Materials provided –
--------------------------------------------------

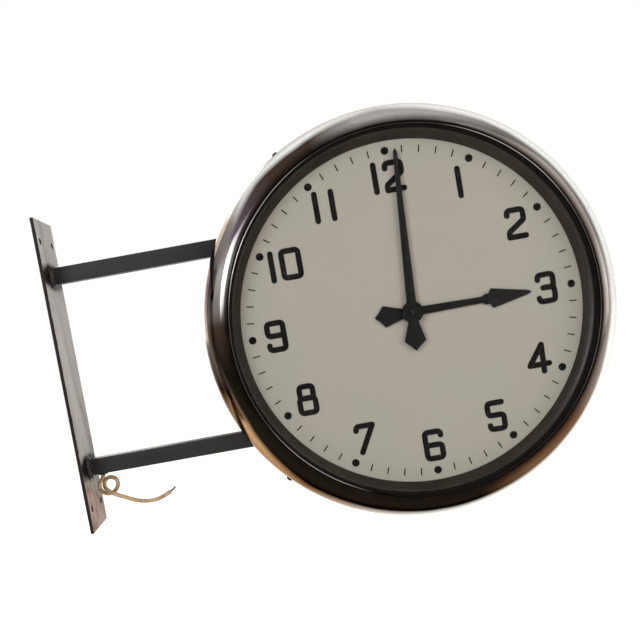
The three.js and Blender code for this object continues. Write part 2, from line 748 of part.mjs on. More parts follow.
  // Clicks. Each lies just off the ratchet's teeth.
  const clickLow = -ratchetFoot;
  const driveTip = [driveBeak[0], driveBeak[1]];
  put('drive_click', cut(join(
    link(driveClick, [8, driveClick[1] + 0.3], clickBar, clickLow, clickLow + clickThick),
    post(driveClick[0], driveClick[1], clickBar, clickLow, clickLow + clickThick),
    slab(outline([[4, 28.4], driveTip, [11, 26.4], [12.4, 31.4], [6, 31.8]]), clickLow, clickLow + clickThick),
  ), post(driveClick[0], driveClick[1], studR + gap, -far, 0, 8)), steel);
  const beakR = ratchetTipR + clickPlay;
  const backTip = [beakR * Math.cos(backBeakAngle * rad), beakR * Math.sin(backBeakAngle * rad)];
  put('backstop_click', cut(join(
    link(backClick, [backTip[0] + 2.4, backTip[1] + 1.6], clickBar - 0.8, clickLow, clickLow + clickThick),
    post(backClick[0], backClick[1], clickBar, clickLow, clickLow + clickThick),
    slab(outline([[backTip[0], backTip[1]], [backTip[0] + 4.2, backTip[1] + 0.8],
      [backTip[0] + 3.2, backTip[1] + 4.2], [backTip[0] + 1.4, backTip[1] + 3]]), clickLow, clickLow + clickThick),
  ), post(backClick[0], backClick[1], studR + gap, -far, 0, 8)), steel);

  // Minute arbor with its collar, and the ratchet wheel.
  put('minute_arbor', revolve([
    [0, -arborTail], [arborR, -arborTail], [arborR, -ratchetFoot - gap - collarTall],
    [collarR, -ratchetFoot - gap - collarTall], [collarR, -ratchetFoot - gap], [arborR, -ratchetFoot - gap],
    [arborR, arborNose], [0, arborNose],
  ], 8), steel);
  const boreTool = post(0, 0, arborHoleR, -far, far, 8);
  put('ratchet_wheel', cut(slab(outline(ratchetOutline()), -ratchetFoot, -ratchetTop), boreTool), brass);

  // Motion work.
  const mesh45 = meshAngle * rad;
  put('cannon_pinion', cut(join(
    slab(outline(gearOutline(cannonTeeth, 0.9, mesh45, 2)), -cannonTop - cannonTall, -cannonTop),
    post(0, 0, cannonPipeR, -cannonTop - cannonTall / 2, cannonNose, 14),
  ), boreTool), steel);
  const minuteWheel = cut(join(
    slab(outline(gearOutline(minuteTeeth, 0.5, mesh45 + Math.PI + Math.PI / minuteTeeth)),
      -minuteTop - minuteThick, -minuteTop),
    slab(outline(gearOutline(pinionTeeth, 0.9, mesh45 + Math.PI, 2)), -minuteTop - minuteThick / 2, -pinionTop),
  ), post(0, 0, studR + gap, -far, far, 8));
  minuteWheel.translate(meshX, meshY, 0);
  put('minute_wheel', minuteWheel, brass);
  put('hour_wheel', cut(join(
    slab(outline(gearOutline(hourTeeth, 0.5, mesh45 + Math.PI / hourTeeth)), -hourTop - hourThick, -hourTop),
    post(0, 0, hourPipeR, -hourTop - hourThick / 2, hourNose, 14),
  ), post(0, 0, cannonPipeR + gap, -far, far, 14)), brass);

  // Hands and the nut that holds them.
  put('hour_hand', cut(join(
    handBody(hourShape, hourFoot), post(0, 0, hubR - 4, hourFoot, hourFoot + handRidge, 20),
  ), post(0, 0, hourPipeR + gap, -far, far, 14)), handBlack, hourAngle);
  put('minute_hand', cut(join(
    handBody(minuteShape, minuteFoot), post(0, 0, hubR, minuteFoot + handEdge, hubTop, 24),
  ), post(0, 0, cannonPipeR + gap, -far, far, 14)), handBlack, minuteAngle);
  put('hand_nut', cut(post(0, 0, nutR, hubTop + gap, hubTop + gap + nutTall, 6), boreTool), handBlack);
}

side('front', 0);
side('rear', Math.PI);

export default clock;
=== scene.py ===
# %% [markdown]
# # A double sided station clock
#
# A big drum with a dial on each face hangs on two square arms from a wall
# plate. The solid model already has every piece at its real size, and this
# lesson dresses it: smooth turned metal, print on the dials, paint, rust and a
# stub of old cable. Everything is in metres, in the solid model's own frame:
# x runs out from the wall, z is up, and the front dial faces -y.

# %% Load the frame
import math

import bmesh
import bpy
from mathutils import Matrix, Vector


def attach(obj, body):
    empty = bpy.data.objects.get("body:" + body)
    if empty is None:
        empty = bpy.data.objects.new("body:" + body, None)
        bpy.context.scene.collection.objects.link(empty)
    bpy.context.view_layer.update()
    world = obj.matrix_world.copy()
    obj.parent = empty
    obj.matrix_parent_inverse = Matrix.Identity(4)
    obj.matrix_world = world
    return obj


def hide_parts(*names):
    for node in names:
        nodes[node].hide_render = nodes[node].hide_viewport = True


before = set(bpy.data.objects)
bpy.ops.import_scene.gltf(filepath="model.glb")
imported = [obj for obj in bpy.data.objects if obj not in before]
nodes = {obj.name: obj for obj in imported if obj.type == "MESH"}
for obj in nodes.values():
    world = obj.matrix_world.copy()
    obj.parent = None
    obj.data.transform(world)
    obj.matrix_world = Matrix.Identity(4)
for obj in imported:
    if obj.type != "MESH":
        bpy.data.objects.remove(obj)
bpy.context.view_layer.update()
MM = 0.001
ROOT = "clock"

# %% [markdown]
# ## Camera
#
# The photograph was taken from in front of the gap between drum and wall, and
# the camera was rolled by ten degrees, so the upright clock looks tilted. The
# camera is set by the three turns that bring the known points of the clock
# onto the picture, and a small shift does what the picture's crop did.

# %% Stand the camera
CAMERA_AT = (0.311946, -1.238737, 0.018254)
PAN, TILT, ROLLED = (math.radians(degrees) for degrees in (0.6083, 86.6941, -10.2045))
turn = Matrix.Rotation(PAN, 4, "Z") @ Matrix.Rotation(TILT, 4, "X") @ Matrix.Rotation(ROLLED, 4, "Z")
bpy.ops.object.select_all(action="DESELECT")
bpy.ops.object.camera_add(location=CAMERA_AT, rotation=turn.to_euler())
camera = bpy.context.object
camera.data.lens, camera.data.sensor_width = 45, 36
camera.data.shift_x, camera.data.shift_y = 0.08721, 0.08705
bpy.context.scene.camera = camera
print("camera stands at", tuple(round(x, 3) for x in camera.location))

# %% [markdown]
# ## Finishes
#
# Old painted and lacquered metal is never one colour. Every finish here starts
# as a Principled shader, and gets its colours from a noise that sits on the
# object's own coordinates, so it stays put whatever moves. A second noise
# makes some patches duller than others, and a third one dents the surface
# slightly, which breaks up the reflections.

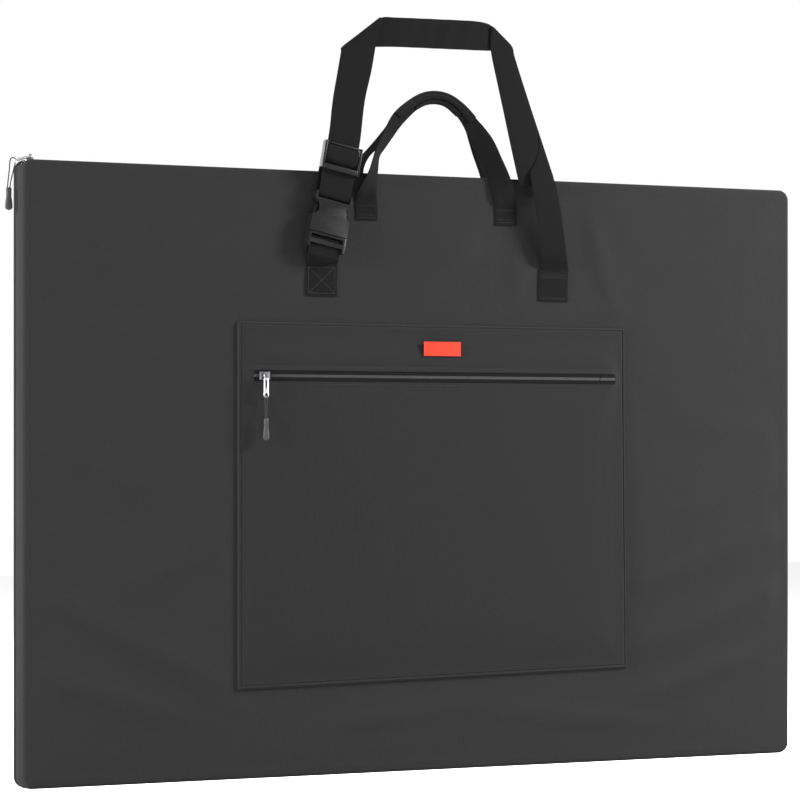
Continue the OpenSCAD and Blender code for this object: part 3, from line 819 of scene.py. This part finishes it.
def make_pocket_zip():
    """The pocket's zip: its middle part, which folds, its sewn ends, the slider and its tab."""
    x0, x1 = POCKET_PART_X
    ends = (("left", POCKET_ZIP_X[0], x0 - 0.5), ("right", x1 + 0.5, POCKET_ZIP_X[1]))
    for side, word in ((1, "upper"), (-1, "lower")):
        profile = [
            (POCKET_ZIP_Y - 0.4, POCKET_ZIP_Z + side * 1.4),
            (POCKET_ZIP_Y - 0.4, POCKET_ZIP_Z + side * 5.0),
            (POCKET_ZIP_Y + 0.4, POCKET_ZIP_Z + side * 5.0),
            (POCKET_ZIP_Y + 0.4, POCKET_ZIP_Z + side * 1.4),
        ][::side]
        body = "pocket_zip_" + word
        tape(f"pocket_{word}_tape_cloth", x0, x1, profile, body, [f"pocket_{word}_tape"])
        teeth(f"pocket_{word}_teeth", x0, x1, POCKET_ZIP_Y, POCKET_ZIP_Z, False, side, body,
              [f"pocket_{word}_coil"], reach=1.6)
        for end, a, b in ends:
            tape(f"pocket_zip_{end}_{word}_tape", a, b, profile, "case", ["pocket_zip_ends"])
            teeth(f"pocket_zip_{end}_{word}_teeth", a, b, POCKET_ZIP_Y, POCKET_ZIP_Z, False, side,
                  "case", ["pocket_zip_ends"], reach=1.6)
    rounded("pocket_slider", 0.4, DARK_METAL, "pocket_slider")
    rounded("pocket_pull_tab", 0.3, METAL, "pocket_pull")
    tab_rims("pocket_tab_rims", (POCKET_SLIDER_X, PULL_Y, POCKET_ZIP_Z), (0, 0, -1), (1, 0, 0),
             2.0, 19.7, "pocket_pull")


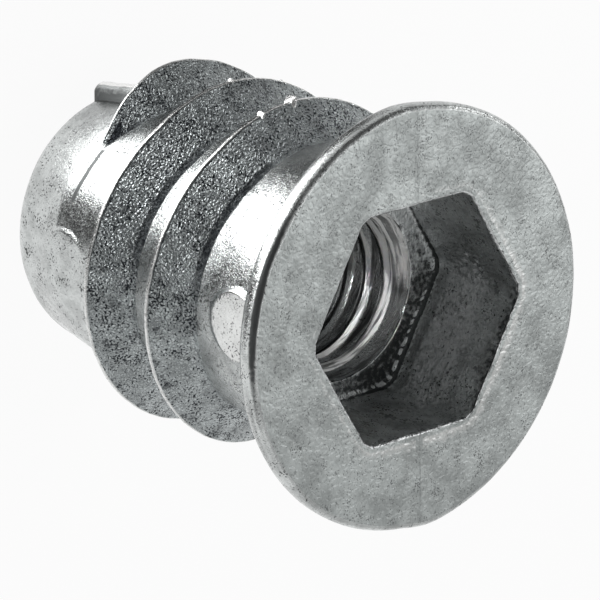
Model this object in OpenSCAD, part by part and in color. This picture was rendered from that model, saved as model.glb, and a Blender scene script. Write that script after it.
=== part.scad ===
// Screw-in threaded insert for wood, cast in zinc as one piece.
// A coarse wood thread runs round the outside, a hexagon socket sits in the flange,
// and a tapped bore runs on from the socket floor and out of the nose.
// The part stands on its nose end: the origin is on the axis at that end, +Z points out of the
// flange face, and the casting's parting plane is the XZ plane.

/* [Length] */
// Length from the nose end to the flange face
length = 20.7; // [17:0.1:30]

/* [Flange] */
// Diameter of the flange along the parting plane
flange_d = 18.66; // [17.5:0.02:22]
// Thickness of the flange
flange_t = 1.3; // [1:0.1:1.8]
// Radius on both edges of the flange rim
rim_round = 0.35; // [0.1:0.05:0.45]
// How far the arc of each cast half is set across the parting plane, which leaves the rim a little oval
half_offset = 0.24; // [0:0.02:0.3]
// Slip of the two cast halves of the flange along the parting plane
half_slip = 0.08; // [0:0.02:0.12]
// Radius of the fillet between the neck and the flange
neck_fillet = 1.2; // [0.6:0.1:1.4]

/* [Core] */
// Diameter of the core between the thread turns
core_d = 12.4; // [12:0.1:13]
// Diameter of the nose where its taper meets the rounded end
nose_d = 11.6; // [11:0.1:12]
// Length of the slight taper along the nose
nose_taper_l = 2.4; // [1.5:0.1:3]
// Radius of the rounded nose end
nose_round = 1.5; // [0.8:0.1:1.6]

/* [Wood thread] */
// Diameter over the crests of the wood thread
thread_d = 15.6; // [14.5:0.1:17]
// Rise of the wood thread in one turn
thread_pitch = 4.1; // [3.6:0.1:4.4]
// Hand of the wood thread
thread_hand = "left"; // [left, right]
// Turns of the wood thread, with both run-outs
thread_turns = 2.55; // [1.5:0.05:2.65]
// Height of the crest's middle at the start of the thread
thread_start_z = 4.58; // [4:0.02:4.8]
// Direction in which the thread starts, from the parting plane
thread_start_angle = 40; // [0:5:355]
// Width of the flat along the crest
crest_w = 0.15; // [0.1:0.05:0.4]
// Width along the axis of the flank that faces the nose
nose_flank_w = 0.7; // [0.5:0.05:0.9]
// Width along the axis of the flank that faces the flange
flange_flank_w = 1.1; // [0.8:0.05:1.3]
// Angle over which the thread grows to its full height
lead_in_angle = 45; // [30:5:90]
// Angle over which the thread dies away below the flange
run_out_angle = 60; // [30:5:90]
// Distance along the axis by which one cast half of the thread stands nearer the nose
half_drop = 0.95; // [0:0.05:1]

/* [Hexagon socket] */
// Width across the flats of the socket
socket_af = 10; // [9:0.1:10.4]
// Width across the blunted corners of the socket
socket_corner_d = 11.24; // [10.9:0.02:11.4]
// Depth of the socket
socket_depth = 5; // [3:0.1:6]

/* [Tapped bore] */
// Diameter of the bore inside the crests of its thread
bore_d = 6.8; // [6.4:0.1:7]
// Diameter of the countersink at the socket floor
bore_mouth_d = 8; // [7.4:0.1:8.4]
// Diameter of the countersink at the nose end
nose_mouth_d = 7.4; // [7.2:0.1:7.6]

/* [Casting marks] */
// Diameter of the flat marks left by the ejector pins
pin_mark_d = 3.2; // [2:0.1:3.6]
// Distance from the axis to the flat of the marks on the neck
neck_mark_reach = 6.26; // [6.22:0.01:6.5]
// Distance from the axis to the flat of the mark on the nose
nose_mark_reach = 6.2; // [6.1:0.01:6.4]
// Distance of the neck's mark below the flange face
neck_mark_depth = 4.5; // [4.2:0.1:5.5]
// Height of the nose's mark above the nose end
nose_mark_z = 4.6; // [4:0.1:5]
// Diameter of the gate stub left beside the parting line on the nose
gate_d = 0.9; // [0.5:0.1:1.2]
// Direction of the gate stub, from the parting plane
gate_angle = 8; // [0:1:15]
// Length of the gate stub
gate_l = 4; // [2:0.1:4.2]

/* [Hidden] */

$fn = 96;
core_r = core_d / 2;
nose_r = nose_d / 2;
flange_r = flange_d / 2;
bore_r = bore_d / 2;
mouth_r = bore_mouth_d / 2;
nose_mouth_r = nose_mouth_d / 2;
thread_r = thread_d / 2;
socket_floor_z = length - socket_depth;
seat_z = length - flange_t;
hand = thread_hand == "left" ? -1 : 1;
// Segments in the quarter circle of a rounded edge
arc_steps = 8;
// Steps in one turn of the wood thread
turn_steps = 96;
// Depth to which the wood thread is rooted in the core
root_sink = 0.6;
// Depth of the vanishing ends of the wood thread below the core's skin
end_sink = 0.1;
// Share of a turn over which the thread passes from one cast half to the other
half_blend = 1.9;
// Overlap of solids that are joined
overlap = 0.05;
// Room past a face for a tool that cuts through it
cut = 1;
big = 4 * flange_r;

// Points of a quarter arc, from one angle to the other, about a centre in the half plane
function arc(centre, radius, from, to) =
    [for (i = [0:arc_steps])
        let (a = from + (to - from) * i / arc_steps)
        [centre[0] + radius * cos(a), centre[1] + radius * sin(a)]];

// Half section of the core: rounded nose end, taper, neck and the fillet under the flange
module core() {
    taper_z = nose_round + nose_taper_l;
    fillet_z = seat_z - neck_fillet + overlap / 2;
    nose_end = arc([nose_r - nose_round, nose_round], nose_round, -90, 0);
    fillet = arc([core_r + neck_fillet, fillet_z], neck_fillet, 180, 90);
    rotate_extrude()
        polygon(concat(
            [[0, 0]],
            nose_end,
            [[core_r, taper_z]],
            fillet,
            [[core_r + neck_fillet, seat_z + overlap], [0, seat_z + overlap]]));
}

// The whole flange disc as one cast half sees it
module flange_disc() {
    rim_r = flange_r;
    top = arc([rim_r - rim_round, length - rim_round], rim_round, 0, 90);
    bottom = arc([rim_r - rim_round, seat_z + rim_round], rim_round, -90, 0);
    rotate_extrude()
        polygon(concat([[0, seat_z]], bottom, top, [[0, length]]));
}

// One cast half of the flange, on the +Y side for 1 and on the -Y side for -1
module flange_half(side) {
    intersection() {
        translate([side * half_slip, -side * half_offset, 0]) flange_disc();
        translate([-big / 2, side > 0 ? 0 : -big, seat_z - cut]) cube([big, big, flange_t + 2 * cut]);
    }
}

// How full the wood thread stands at an angle along it, from 0 at both ends to 1
function thread_fullness(turned) =
    min(1, turned / lead_in_angle, (thread_turns * 360 - turned) / run_out_angle);

// Radius of the crest at an angle along the thread
function crest_r(turned) =
    let (sunk_r = core_r - end_sink)
    sunk_r + (thread_r - sunk_r) * sin(90 * max(0, thread_fullness(turned)));

// 1 on the +Y cast half and 0 on the other, passing smoothly over the parting line
function on_first_half(angle) = (1 + max(-1, min(1, half_blend * sin(angle)))) / 2;

// Height of the crest's middle at an angle along the thread
function crest_z(turned) =
    let (angle = thread_start_angle + hand * turned)
    thread_start_z + thread_pitch * turned / 360
        - half_drop * (on_first_half(thread_start_angle) - on_first_half(angle));

// The four corners of the thread's section at an angle along it
function thread_section(turned) =
    let (angle = thread_start_angle + hand * turned,
         r = crest_r(turned),
         z = crest_z(turned),
         inner_r = core_r - root_sink,
         full = thread_r - core_r,
         below = crest_w / 2 + nose_flank_w * (r - inner_r) / full,
         above = crest_w / 2 + flange_flank_w * (r - inner_r) / full)
    [for (p = [[inner_r, z - below], [r, z - crest_w / 2], [r, z + crest_w / 2], [inner_r, z + above]])
        [p[0] * cos(angle), p[0] * sin(angle), p[1]]];

// The wood thread: one section swept round the core
module wood_thread() {
    steps = ceil(thread_turns * turn_steps);
    corners = len(thread_section(0));
    sections = [for (i = [0:steps]) each thread_section(thread_turns * 360 * i / steps)];
    sides = [for (i = [0:steps - 1], j = [0:corners - 1])
        let (a = i * corners + j,
             b = i * corners + (j + 1) % corners,
             quad = [a, b, b + corners, a + corners])
        each [[quad[0], quad[1], quad[2]], [quad[0], quad[2], quad[3]]]];
    first = [for (j = [corners - 1:-1:0]) j];
    last = [for (j = [0:corners - 1]) steps * corners + j];
    faces = concat([first], sides, [last]);
    // Mirroring the hand turns the faces inside out, so their order follows it
    polyhedron(sections, hand > 0 ? faces : [for (f = faces) [for (k = [len(f) - 1:-1:0]) f[k]]]);
}

// The hexagon socket, its corners blunted to a circle, with two flats square to the parting plane
module socket() {
    translate([0, 0, socket_floor_z])
        intersection() {
            rotate([0, 0, 30])
                cylinder(r = socket_af / 2 / cos(30), h = socket_depth + cut, $fn = 6);
            cylinder(d = socket_corner_d, h = socket_depth + cut);
        }
}

// The bore that takes the screw, countersunk at the socket floor and at the nose end
module bore() {
    translate([0, 0, -cut]) cylinder(r = bore_r, h = length + cut);
    translate([0, 0, socket_floor_z]) countersink(mouth_r);
    mirror([0, 0, 1]) countersink(nose_mouth_r);
}

// A right-angled countersink that widens upwards to a radius at z = 0 and runs a little past it
module countersink(radius) {
    translate([0, 0, bore_r - radius])
        cylinder(r1 = bore_r, r2 = radius + overlap, h = radius - bore_r + overlap);
}

// A flat round mark left by an ejector pin, square to the parting plane
module pin_mark(z, reach) {
    translate([0, 0, z])
        rotate([-90, 0, 0])
            translate([0, 0, (bore_r + core_r) / 2])
                cylinder(d = pin_mark_d, h = reach - (bore_r + core_r) / 2);
}

// The stub of the gate, a round-ended rib that leans with the taper of the nose
module gate_stub() {
    lean = atan((core_r - nose_r) / nose_taper_l);
    rotate([0, 0, gate_angle])
        translate([nose_r - nose_round * 0.12, 0, gate_d])
            rotate([0, lean, 0]) {
                cylinder(d = gate_d, h = gate_l);
                sphere(d = gate_d);
            }
}

// The whole casting
module threaded_insert() {
    color("lightsteelblue")
        difference() {
            union() {
                core();
                flange_half(1);
                flange_half(-1);
                wood_thread();
                pin_mark(length - neck_mark_depth, neck_mark_reach);
                pin_mark(nose_mark_z, nose_mark_reach);
                gate_stub();
            }
            socket();
            bore();
        }
}

threaded_insert();
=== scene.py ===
"""Looks of a cast, zinc-plated insert that is screwed into wood.

The insert is one casting. Its skin is laid in zones from the nose end to the flange and back
down through the socket and the tapped bore, and the zones are welded into one closed mesh.
Sizes are in millimetres and are turned into metres when the mesh is finished.
"""

import logging
import math
from collections.abc import Callable
from dataclasses import dataclass, field
from enum import Enum

import bmesh
import bpy
from mathutils import Matrix, Vector, noise

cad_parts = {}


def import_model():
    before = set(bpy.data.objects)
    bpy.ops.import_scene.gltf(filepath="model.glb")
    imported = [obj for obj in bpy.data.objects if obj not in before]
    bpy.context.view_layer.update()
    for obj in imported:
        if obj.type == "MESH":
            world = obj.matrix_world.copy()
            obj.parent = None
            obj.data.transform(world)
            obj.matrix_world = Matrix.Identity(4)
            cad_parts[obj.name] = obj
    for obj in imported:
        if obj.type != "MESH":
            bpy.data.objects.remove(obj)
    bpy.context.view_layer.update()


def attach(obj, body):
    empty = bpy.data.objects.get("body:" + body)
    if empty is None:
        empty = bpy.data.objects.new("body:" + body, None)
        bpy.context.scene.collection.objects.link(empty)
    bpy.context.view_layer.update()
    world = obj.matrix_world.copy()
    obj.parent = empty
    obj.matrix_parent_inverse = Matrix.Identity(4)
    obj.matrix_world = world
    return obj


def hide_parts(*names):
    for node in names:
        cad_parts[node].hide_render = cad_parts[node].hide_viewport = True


log = logging.getLogger("threaded_insert")

Pair = tuple[float, float]
Triple = tuple[float, float, float]

# One millimetre, in metres
METRES = 0.001
FULL_TURN = 360.0
# Decimals of the columns' angles, so that equal ones are found equal
ANGLE_DIGITS = 3
# The mesh's attribute that tells worn metal and painted highlights from grime and painted shade
WEAR_AND_LIGHT_LAYER = "wear_and_light"
# Distance within which the borders of two zones are joined
WELD = 1e-4
# Distance from the plain skin within which a mark moves a point
SKIN_REACH = 0.3
# Seed of the unevenness, so that each run gives the same skin
NOISE_SEED = 7


class Skin(Enum):
    """The finishes of the casting, in the order of their material slots."""

    PLATED = 0
    FLANK = 1
    FACE = 2
    SOCKET = 3
    TAPPED = 4


class Hand(Enum):
    """The way round in which a thread climbs."""

    LEFT = -1
    RIGHT = 1


@dataclass(frozen=True)
class Row:
    """One line of points along the part's outline.

    radius and height place it. wear_and_light is above 0 for wear and painted highlights, and below
    0 for grime and painted shade. skin is the finish of the faces between this row and the next.
    """

    radius: float
    height: float
    wear_and_light: float = 0.0
    skin: Skin = Skin.PLATED


def blend(low: float, high: float, share: float) -> float:
    """Returns the value a share of the way from low to high."""
    return low + (high - low) * share


def clamp(value: float, low: float = 0.0, high: float = 1.0) -> float:
    """Returns the value kept between low and high."""
    return max(low, min(high, value))


def ease(share: float) -> float:
    """Returns a share from 0 to 1 with a soft start and end."""
    share = clamp(share)
    return share * share * (3 - 2 * share)


def fade(away: float, reach: Pair) -> float:
    """Returns 1 up to the first distance of the reach, and less from there down to 0 at the second."""
    return clamp((reach[1] - away) / (reach[1] - reach[0]))


def degrees_between(one: float, other: float) -> float:
    """Returns the signed angle from other to one, between -180 and 180 degrees."""
    return (one - other + FULL_TURN / 2) % FULL_TURN - FULL_TURN / 2


def toward(middle: float, least: float, most: float, focus: float = 1.0) -> Callable[[float], float]:
    """Returns a share that is most in one direction and, the sooner with more focus, least elsewhere."""
    return lambda angle: blend(least, most, ((1 + math.cos(math.radians(angle - middle))) / 2) ** focus)


def on_circle(angle: float, radius: float, height: float) -> Vector:
    """Returns the point at an angle in degrees, a radius and a height."""
    turn = math.radians(angle)
    return Vector((radius * math.cos(turn), radius * math.sin(turn), height))


def arc_rows(centre: Pair, radii: Pair, angles: Pair, steps: int, wear_and_light: float = 0.0,
             skin: Skin = Skin.PLATED) -> list[Row]:
    """Rows along an arc of the outline.

    Args:
        centre: radius and height of the arc's centre.
        radii: the arc's reach outwards and upwards.
        angles: first and last angle in degrees, from the outward direction.
        steps: number of steps along the arc.
        wear_and_light: wear, grime and painted light at the middle of the arc.
        skin: finish of the faces along it.

    Returns:
        The rows, with both ends.
    """
    rows = []
    for step in range(steps + 1):
        share = step / steps
        turn = math.radians(blend(angles[0], angles[1], share))
        rows.append(Row(centre[0] + radii[0] * math.cos(turn), centre[1] + radii[1] * math.sin(turn),
                        wear_and_light * math.sin(math.pi * share), skin))
    return rows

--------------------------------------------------

Work to complete – Search the lines for "filepath". Copy each line that has it.

Answer to the exercise –
bpy.ops.import_scene.gltf(filepath="model.glb")
    bpy.ops.import_scene.gltf(filepath="model.glb")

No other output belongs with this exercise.